____ Input
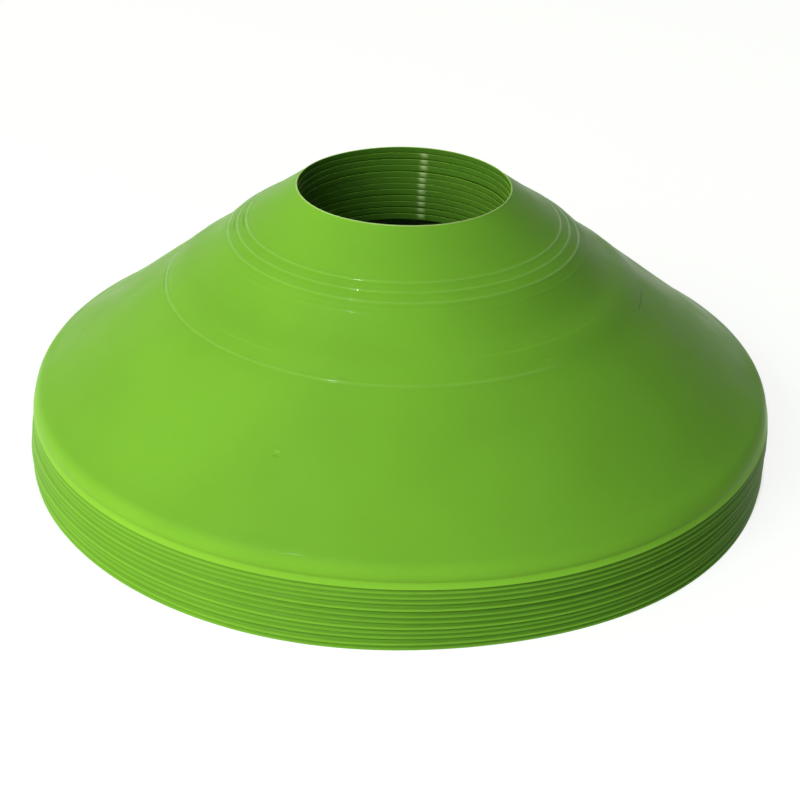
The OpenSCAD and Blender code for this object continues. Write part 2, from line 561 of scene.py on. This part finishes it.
def attribute(tree, name):
    """One of the surface values of the mesh."""
    node = tree.nodes.new("ShaderNodeAttribute")
    node.attribute_name = name
    return node.outputs["Fac"]


def wall_place(tree):
    """Share of a turn round the cone, and length along the wall's outline, in metres."""
    wall = tree.nodes.new("ShaderNodeUVMap")
    wall.uv_map = "wall"
    split = tree.nodes.new("ShaderNodeSeparateXYZ")
    tree.links.new(wall.outputs[0], split.inputs[0])
    return split.outputs["X"], split.outputs["Y"]


def line_mark(tree, turn, length, mark):
    """A fine line round the slope that fades out at both ends: one on it, nought off it."""
    r, start, end, half_width, _ = mark
    outline = wall_outline(TOP_LEVEL)
    upto = int(np.argmax(outline[:, 0]))
    at = float(np.interp(r, outline[:upto, 0], lengths_along(outline)[:upto])) * MM
    off = calc(tree, "ABSOLUTE", calc(tree, "SUBTRACT", length, at))
    across = ramp(tree, off, 0.0, half_width * MM, 1.0, 0.0)
    middle, half = (start + end) / 2 / FULL_TURN, (end - start) / 2 / FULL_TURN
    away = calc(tree, "ABSOLUTE", calc(tree, "SUBTRACT", turn, middle))
    return calc(tree, "MULTIPLY", across, ramp(tree, away, half / 2, half, 1.0, 0.0))


def plastic_colour(tree, place, turn, length, marks):
    """The green of the plastic, with painted light at its edges and ring crests, painted shade, marks,
    painted highlights and clouds.
    """
    glow, painted_shade = attribute(tree, "glow"), attribute(tree, "shade")
    # Pale scuffs and the nub's painted highlight add to the painted light, the other marks add painted shade
    for mark in marks:
        lightness = mark[-1]
        strength = calc(tree, "MULTIPLY", line_mark(tree, turn, length, mark), abs(lightness))
        if lightness > 0:
            glow = calc(tree, "ADD", glow, strength)
        else:
            painted_shade = calc(tree, "ADD", painted_shade, strength)
    # Painted light, then painted shade, then painted highlights over the green
    colour = blend(tree, glow, GREEN, PAINTED_LIGHT_GREEN)
    colour = blend(tree, painted_shade, colour, PAINTED_SHADE_GREEN)
    colour = blend(tree, attribute(tree, "worn"), colour, HIGHLIGHT_GREEN)
    clouds = tree.nodes.new("ShaderNodeHueSaturation")
    put(tree, clouds.inputs["Color"], colour)
    put(tree, clouds.inputs["Value"], ramp(tree, noise(tree, place, CLOUD_SCALE), *NOISE_SPREAD, *CLOUDS))
    return clouds.outputs[0]


def plastic_bump(tree, place, length):
    """The fine grain of the plastic, and the faint lines round the cone."""
    grain = calc(tree, "MULTIPLY", noise(tree, place, GRAIN_SCALE), GRAIN_H * MM)
    lines = calc(tree, "MULTIPLY", line_noise(tree, length, LINE_SCALE), LINE_H * MM)
    bump = tree.nodes.new("ShaderNodeBump")
    bump.inputs["Distance"].default_value = 1.0
    put(tree, bump.inputs["Height"], calc(tree, "ADD", grain, lines))
    return bump.outputs[0]


def plastic(name, marks):
    """Soft green plastic, with the fine marks of its mould and of its use, and painted light and shade."""
    material = bpy.data.materials.new(name)
    material.use_nodes = True
    tree = material.node_tree
    shader = tree.nodes["Principled BSDF"]
    shader.inputs["Specular IOR Level"].default_value = SPECULAR
    shader.inputs["Coat Roughness"].default_value = FILM_ROUGHNESS
    shader.inputs["Subsurface Weight"].default_value = INNER_LIGHT
    shader.inputs["Subsurface Radius"].default_value = INNER_REACH
    shader.inputs["Subsurface Scale"].default_value = MM

    turn, length = wall_place(tree)
    place = tree.nodes.new("ShaderNodeTexCoord").outputs["Object"]
    patches = noise(tree, place, PATCH_SCALE, PATCH_DETAIL)
    bump = plastic_bump(tree, place, length)
    put(tree, shader.inputs["Base Color"], plastic_colour(tree, place, turn, length, marks))
    put(tree, shader.inputs["Coat Weight"], ramp(tree, attribute(tree, "shine"), 0.0, 1.0, *FILM))
    # A painted glow: emission at thin edges, in place of light through them
    put(tree, shader.inputs["Emission Color"], (*PAINTED_LIGHT_GREEN, 1))
    put(tree, shader.inputs["Emission Strength"], attribute(tree, "through"))
    put(tree, shader.inputs["Roughness"], ramp(tree, patches, *NOISE_SPREAD, *PATCHES))
    put(tree, shader.inputs["Normal"], bump)
    put(tree, shader.inputs["Coat Normal"], bump)
    return material


def make_cones():
    """A modelled cone in place of each node, riding on the same body."""
    green = plastic("green_plastic_wall", [])
    marked_green = plastic("green_plastic_top", MARKS)
    for level, node in enumerate(NODES):
        piece = bpy.data.objects.new(node + "_wall", cone_mesh(node + "_wall", level))
        bpy.context.collection.objects.link(piece)
        piece.data.materials.append(marked_green if level == TOP_LEVEL else green)
        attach(piece, node)
        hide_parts(node)


def seen_rays(tree):
    """A value that is one for the rays that show the background: camera, glossy and transmission rays."""
    path = tree.nodes.new("ShaderNodeLightPath")
    value = path.outputs["Is Camera Ray"]
    for name in ("Is Glossy Ray", "Is Transmission Ray"):
        value = calc(tree, "MAXIMUM", value, path.outputs[name])
    return value


def diffuse(tree, colour):
    """A plain matt shader, its colour a triple or an output."""
    node = tree.nodes.new("ShaderNodeBsdfDiffuse")
    put(tree, node.inputs["Color"], (*colour, 1) if isinstance(colour, tuple) else colour)
    return node.outputs[0]


def show_seen(tree, unseen, seen, out):
    """Sends one shader to the rays that show the background, and the other to all the rest."""
    both = tree.nodes.new("ShaderNodeMixShader")
    for socket, value in zip(both.inputs, (seen_rays(tree), unseen, seen)):
        tree.links.new(value, socket)
    tree.links.new(both.outputs[0], out.inputs["Surface"])


def make_floor():
    """A pale floor that keeps the stack's shadow, and throws little light back onto it."""
    mesh = bpy.data.meshes.new("floor")
    corners = [(x * FLOOR_HALF, y * FLOOR_HALF, 0) for x, y in ((-1, -1), (1, -1), (1, 1), (-1, 1))]
    mesh.from_pydata(corners, [], [(0, 1, 2, 3)])
    floor = bpy.data.objects.new("floor", mesh)
    bpy.context.collection.objects.link(floor)
    material = bpy.data.materials.new("floor")
    material.use_nodes = True
    tree = material.node_tree
    tree.nodes.clear()
    out = tree.nodes.new("ShaderNodeOutputMaterial")

    distance = tree.nodes.new("ShaderNodeVectorMath")
    distance.operation = "LENGTH"
    put(tree, distance.inputs[0], tree.nodes.new("ShaderNodeTexCoord").outputs["Object"])
    fade_radii = [r * MM for r in FLOOR_FADE]
    in_the_open = ramp(tree, distance.outputs["Value"], *fade_radii, 0.0, FLOOR_GLOW)
    glow = tree.nodes.new("ShaderNodeEmission")
    put(tree, glow.inputs["Color"], (1, 1, 1, 1))
    put(tree, glow.inputs["Strength"], in_the_open)
    pale = tree.nodes.new("ShaderNodeAddShader")
    put(tree, pale.inputs[0], glow.outputs[0])
    # Under the stack the floor has a painted green light, in place of light through the plastic
    put(tree, pale.inputs[1], diffuse(tree, blend(tree, in_the_open, PAINTED_GREEN_LIGHT, FLOOR_GREY)))
    show_seen(tree, diffuse(tree, FLOOR_DULL), pale.outputs[0], out)
    mesh.materials.append(material)


def make_world():
    """Soft light from the sky, and a white background."""
    world = bpy.data.worlds.new("studio")
    bpy.context.scene.world = world
    world.use_nodes = True
    tree = world.node_tree
    tree.nodes.clear()
    out = tree.nodes.new("ShaderNodeOutputWorld")
    sky = tree.nodes.new("ShaderNodeSeparateXYZ")
    put(tree, sky.inputs[0], tree.nodes.new("ShaderNodeTexCoord").outputs["Generated"])
    fill = tree.nodes.new("ShaderNodeBackground")
    put(tree, fill.inputs["Color"], (*SKY, 1))
    put(tree, fill.inputs["Strength"], ramp(tree, sky.outputs["Z"], *SKY_HEIGHTS, *SKY_STRENGTHS))
    white = tree.nodes.new("ShaderNodeBackground")
    put(tree, white.inputs["Color"], (1, 1, 1, 1))
    put(tree, white.inputs["Strength"], 1.0)
    show_seen(tree, fill.outputs[0], white.outputs[0], out)


def area_lamp(name, azimuth, elevation, size, power, colour):
    """A round lamp that faces the stack from one direction."""
    data = bpy.data.lights.new(name, "AREA")
    data.shape = "DISK"
    data.size = size
    data.energy = power
    data.color = colour
    lamp = bpy.data.objects.new(name, data)
    bpy.context.collection.objects.link(lamp)
    a, e = math.radians(azimuth), math.radians(elevation)
    towards = Vector((math.cos(e) * math.cos(a), math.cos(e) * math.sin(a), math.sin(e)))
    lamp.location = towards * LAMP_DISTANCE
    lamp.rotation_euler = towards.to_track_quat("Z", "Y").to_euler()
    return lamp


def make_lights():
    """Broad lamps that leave no mirror image in the cones, and a small one that gives only glints."""
    for lamp in BROAD_LAMPS:
        area_lamp(*lamp).visible_glossy = False
    area_lamp(*SPARK_LAMP).visible_diffuse = False


def make_camera():
    """A camera at the viewing angle of the photo."""
    elevation, roll = math.radians(CAMERA_ELEVATION), math.radians(CAMERA_ROLL)
    data = bpy.data.cameras.new("camera")
    data.sensor_width = SENSOR
    data.lens = FOCAL_PX / IMAGE_PX * SENSOR
    camera = bpy.data.objects.new("camera", data)
    bpy.context.collection.objects.link(camera)
    back = Vector((0, -math.cos(elevation), math.sin(elevation))) * CAMERA_DISTANCE
    turn = Matrix.Rotation(math.pi / 2 - elevation, 4, "X") @ Matrix.Rotation(roll, 4, "Z")
    camera.matrix_world = Matrix.Translation(Vector(CAMERA_AIM) + back) @ turn
    bpy.context.scene.camera = camera


make_cones()
make_floor()
make_world()
make_lights()
make_camera()
bpy.context.scene.view_settings.view_transform = "Standard"
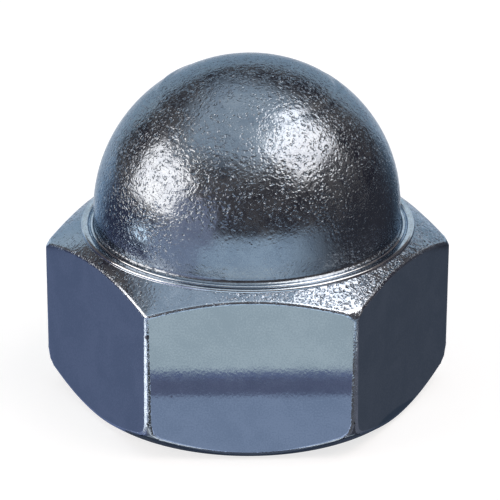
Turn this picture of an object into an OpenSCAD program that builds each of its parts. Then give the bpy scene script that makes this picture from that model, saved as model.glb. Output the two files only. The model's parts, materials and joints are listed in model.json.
________
• **What the task asks**: Reproduce the records above exactly, from the first line through the line containing "half, 1.0, 0.0))", and output nothing else.

• **Answer to the problem**:
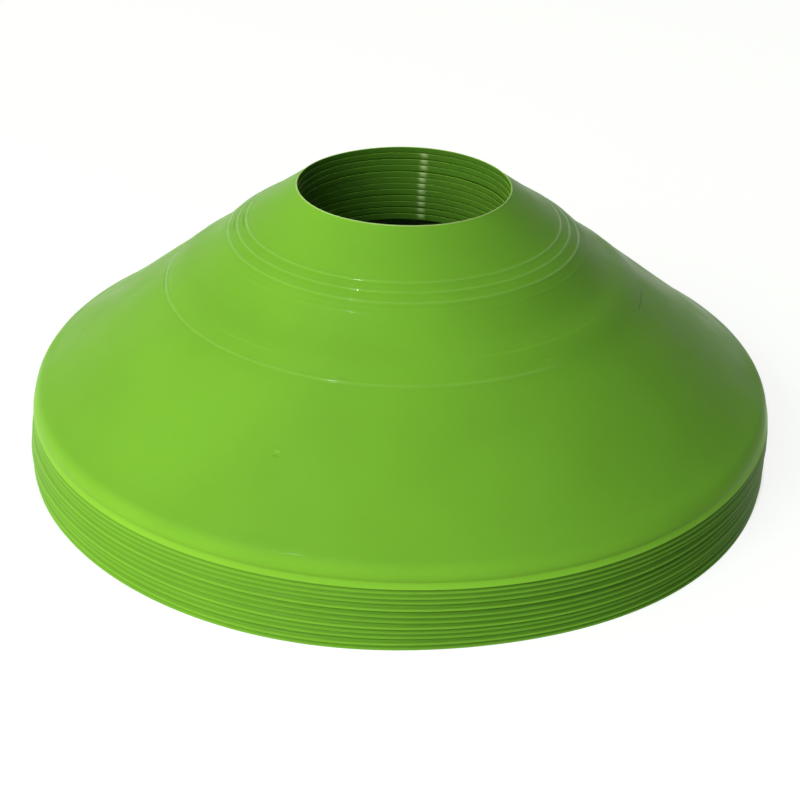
The OpenSCAD and Blender code for this object continues. Write part 2, from line 561 of scene.py on. This part finishes it.
def attribute(tree, name):
    """One of the surface values of the mesh."""
    node = tree.nodes.new("ShaderNodeAttribute")
    node.attribute_name = name
    return node.outputs["Fac"]


def wall_place(tree):
    """Share of a turn round the cone, and length along the wall's outline, in metres."""
    wall = tree.nodes.new("ShaderNodeUVMap")
    wall.uv_map = "wall"
    split = tree.nodes.new("ShaderNodeSeparateXYZ")
    tree.links.new(wall.outputs[0], split.inputs[0])
    return split.outputs["X"], split.outputs["Y"]


def line_mark(tree, turn, length, mark):
    """A fine line round the slope that fades out at both ends: one on it, nought off it."""
    r, start, end, half_width, _ = mark
    outline = wall_outline(TOP_LEVEL)
    upto = int(np.argmax(outline[:, 0]))
    at = float(np.interp(r, outline[:upto, 0], lengths_along(outline)[:upto])) * MM
    off = calc(tree, "ABSOLUTE", calc(tree, "SUBTRACT", length, at))
    across = ramp(tree, off, 0.0, half_width * MM, 1.0, 0.0)
    middle, half = (start + end) / 2 / FULL_TURN, (end - start) / 2 / FULL_TURN
    away = calc(tree, "ABSOLUTE", calc(tree, "SUBTRACT", turn, middle))
    return calc(tree, "MULTIPLY", across, ramp(tree, away, half / 2, half, 1.0, 0.0))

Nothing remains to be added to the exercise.